Sounds good to me...

snaroff

Currently, there are multiple places that need the values for
sizeof/alignof/offsetof (at least two places in isIntegerConstantExpr
and the visitor methods in CGExprScalar.cpp). However, there is no
common method to compute the needed information. There really should
be common methods (probably in ASTContext?) to get the result of
evaluating these expressions, because the logic isn't trivial.

Sound reasonable?

The reason I came upon this is that sizeof(void) currently crashes,
and there are currently three places that have to be changed to get it
right.

Sounds good to me.

Implementation notes:
The two versions in isIntegerConstantExpr for sizeof/alignof (which
appear to be the same) look mostly correct, although they don't handle
sizeof(void) correctly... the version in CGExprScalar.cpp also
mishandles "sizeof(void ())" (and a theoretical arch where CHAR_BIT !=
8...). Also, ASTContext::getTypeInfo currently mishandles references
in order to get the sizeof case correct, so once an alternative
exists, that should be fixed.

The only big gotcha will be sizeof(VLA), which doesn't return a constant. I don't think there is a good way to represent this without knowing the client. The code generator (f.e.) needs to expand this out to LLVM IR instructions.

-Chris

Currently, there are multiple places that need the values for
sizeof/alignof/offsetof (at least two places in isIntegerConstantExpr
and the visitor methods in CGExprScalar.cpp). However, there is no
common method to compute the needed information. There really should
be common methods (probably in ASTContext?) to get the result of
evaluating these expressions, because the logic isn't trivial.

Sound reasonable?

The reason I came upon this is that sizeof(void) currently crashes,
and there are currently three places that have to be changed to get it
right.

Sounds good to me.

I also think this is a good idea. ASTContext seems like a reasonably place since all the type information is there, and clients of the ASTs are likely to have a reference to ASTContext.

Implementation notes:
The two versions in isIntegerConstantExpr for sizeof/alignof (which
appear to be the same) look mostly correct, although they don't handle
sizeof(void) correctly... the version in CGExprScalar.cpp also
mishandles "sizeof(void ())" (and a theoretical arch where CHAR_BIT !=
8...). Also, ASTContext::getTypeInfo currently mishandles references
in order to get the sizeof case correct, so once an alternative
exists, that should be fixed.

The only big gotcha will be sizeof(VLA), which doesn't return a
constant. I don't think there is a good way to represent this without
knowing the client. The code generator (f.e.) needs to expand this
out to LLVM IR instructions.

Agreed, clients will need to perform their own reasoning about VLAs. What the code generator and (say) the static analysis engine do are context specific.
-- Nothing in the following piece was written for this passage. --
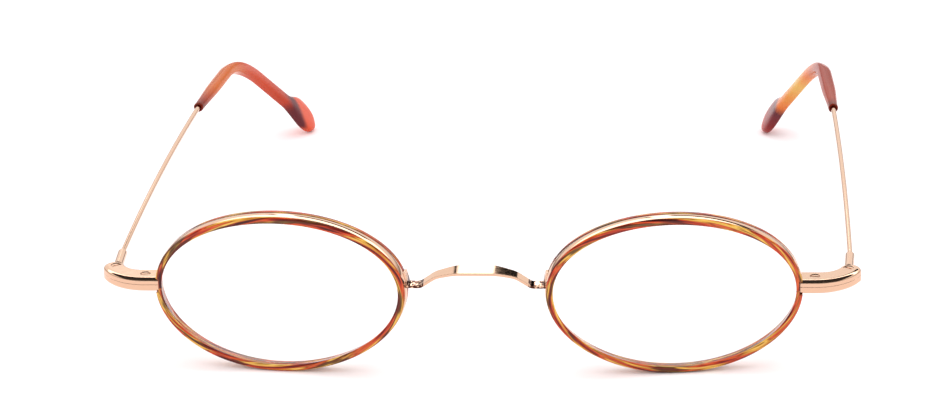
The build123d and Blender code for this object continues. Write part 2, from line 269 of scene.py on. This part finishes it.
# The grain's place at a point: round a circle as short as the oval divided by the stretch, and the
# distance round the section, which shifts with the way round the oval from the notch. So the streaks come
# out long and cross the face at a slant, and break off only at the notch, where the ring is slit.
section_steps = np.hypot(*np.diff(ring_profile, axis=0).T)
section_place = np.concatenate([[0], np.cumsum(section_steps)])
ring_turn = 2 * pi * np.interp(ring_angles, fine_angles, outline_length) / whole_length
grain_radius = whole_length / (2 * pi * STREAK_STRETCH)
for side in ("right", "left"):
    seed = GRAIN_SEEDS[side]
    turn = ring_turn[:, None]
    slant = STREAK_SLANT * ((turn + pi) % (2 * pi))
    ring_grain = np.stack(
        np.broadcast_arrays(
            grain_radius * np.cos(turn), grain_radius * np.sin(turn), section_place + slant + seed
        ),
        axis=-1,
    )
    ring = grid_mesh(f"{side}_rim_ring_acetate", from_front(ring_grid), side == "left", ring_grain)
    ring.data.materials.append(acetate)
    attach(ring, "front")
    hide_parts(f"{side}_rim_ring")

# Metal parts
# Eyewires, bridge, end pieces, screws, ferrules and temple wires are nickel silver, drawn, stamped or
# milled, then polished and plated rose gold. The plating gives a mirror with a faint orange peel, and the
# polishing rounds every edge a little.
PLATING_COLOUR = "#DDB69A"
PEEL_WIDTH = 0.8
PEEL_DEPTH = 0.01
EDGE_ROUND = 0.12
METAL_PIECES = (
    "end_piece_upper",
    "end_piece_lower",
    "closing_screw",
    "hinge_screw",
    "temple_ferrule",
    "temple_wire",
)


def rose_gold_plating(name):
    """The plating's material, with its tree, its shader and its place on the piece, for what is added."""
    material, tree = empty_material(name)
    place = add_node(tree, "ShaderNodeTexCoord").outputs["Object"]
    peel = add_node(
        tree, "ShaderNodeTexNoise", {"Vector": place, "Scale": 1 / (PEEL_WIDTH * MM), "Detail": 1.0}
    )
    polish = add_node(
        tree, "ShaderNodeMapRange", {"Value": peel.outputs["Fac"], "To Min": 0.04, "To Max": 0.1}
    )
    worn_edges = add_node(tree, "ShaderNodeBevel", {"Radius": EDGE_ROUND * MM}, samples=6)
    bump = add_node(
        tree,
        "ShaderNodeBump",
        {
            "Height": peel.outputs["Fac"],
            "Strength": 0.15,
            "Distance": PEEL_DEPTH * MM,
            "Normal": worn_edges.outputs[0],
        },
    )
    surface = add_node(
        tree,
        "ShaderNodeBsdfPrincipled",
        {
            "Base Color": to_linear(PLATING_COLOUR),
            "Metallic": 1.0,
            "Roughness": polish.outputs[0],
            "Normal": bump.outputs[0],
        },
    )
    add_node(tree, "ShaderNodeOutputMaterial", {"Surface": surface.outputs[0]})
    return material, tree, surface, place


def finish_node(node, material):
    """Gives one of the solid parts its material in place of the plain one."""
    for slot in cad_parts[node].material_slots:
        slot.link = "OBJECT"
        slot.material = material


metal = rose_gold_plating("polished_rose_gold_plating")[0]
for side in ("right", "left"):
    for piece in METAL_PIECES:
        finish_node(f"{side}_{piece}", metal)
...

For the "generic" method that returns the sizeof, we may consider having it return a variant type that wraps an integer primitive. The variant could also have a flag indicating whether or the not the sizeof returned is valid. This way we can have the generic method return "unknown" for VLAs if clients just blindly call sizeof on VLA types. For example:

class SizeofVariant {
   unsigned value; // probably will use something other than unsigned, but you get the idea
   bool IsValid;
public:
   SizeOfVariant(unsigned V) : value(V), IsValid(true) {}
   explicit SizeOfVariant() : value(0), IsValid(false) {}

   unsigned getValue() const { assert (IsValid); return value; }
   bool isValid() const { return IsValid; };

   operator bool() const { return isValid(); }
   operator unsigned() const { return getValue(); }
};

The only big gotcha will be sizeof(VLA), which doesn't return a
constant. I don't think there is a good way to represent this without
knowing the client. The code generator (f.e.) needs to expand this
out to LLVM IR instructions.

Agreed, clients will need to perform their own reasoning about VLAs.
What the code generator and (say) the static analysis engine do are
context specific.

Right.

For the "generic" method that returns the sizeof, we may consider
having it return a variant type that wraps an integer primitive. The
variant could also have a flag indicating whether or the not the
sizeof returned is valid. This way we can have the generic method
return "unknown" for VLAs if clients just blindly call sizeof on VLA
types. For example:

How about a really simple variant: int64_t :slight_smile:

Define -1 to be "invalid" and -2 to be "vla" and you're golden.

-Chris

That's a nice solution because of its simplicity. One thing that I like about the solution that I proposed is the extra checking done by the type system, the automatic assertions, and a clear API to query the sizeof value instead of checking for magic numbers (just use methods: isVLA(), isValid(), etc.). Using a thin class also doesn't cost us anything in terms of runtime overhead, although it will have a negligible impact on compile time.